Analytics may own measurement interpretation.
The CDP sits across all of these areas, which is why unclear ownership becomes so costly. A stronger operating model makes those responsibilities explicit. It defines which data elements matter for priority use cases, who owns the definition, where the data originates, how quality is monitored, who approves it for activation, and what happens when it breaks.
That does not require every organization to create a heavy governance process around every field. It does require enough discipline around the data that affects customer decisions, especially when those decisions shape outreach, eligibility, personalization, measurement, or compliance confidence.
Quality controls also need to happen before activation, not only after something looks wrong.
Teams should know whether critical events are firing as expected, whether required attributes are present, whether consent mappings are up to date, whether identity rules produce explainable results, whether transaction feeds are fresh enough for the use case, and whether audience counts changed for a reason the business can understand. When those checks are missing, the CDP becomes the first place everyone discovers problems that should have been visible earlier.

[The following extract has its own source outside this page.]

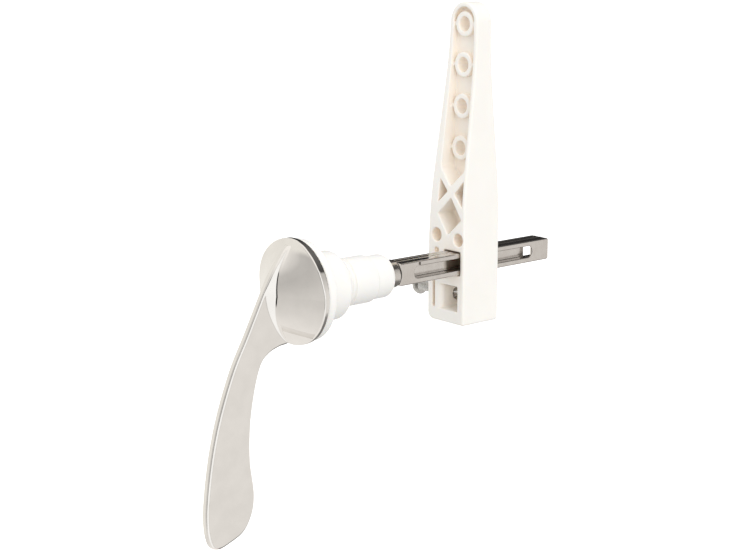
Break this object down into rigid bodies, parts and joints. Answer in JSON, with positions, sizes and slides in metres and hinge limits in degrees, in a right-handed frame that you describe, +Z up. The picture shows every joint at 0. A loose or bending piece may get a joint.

A CDP can absolutely help an enterprise move faster with customer data.
It can make segmentation easier, activation cleaner, customer journeys more coordinated, and customer intelligence more usable for the business. But it cannot make weak data trustworthy just because the platform is expensive or well-integrated. If the organization has not done the work to understand the data, govern the definitions, validate the signals, and assign ownership, the CDP becomes the place where those gaps become business decisions.
That is where the real bottleneck usually sits.
The issue is not only whether another source can be connected or another journey can be built. It’s whether the business trusts the data enough to act without slowing itself down every time.
For enterprise teams, that trust does not come solely from the CDP. It comes from the operating discipline around the event, profile, consent, transaction, and behavioral data that the CDP is being asked to use.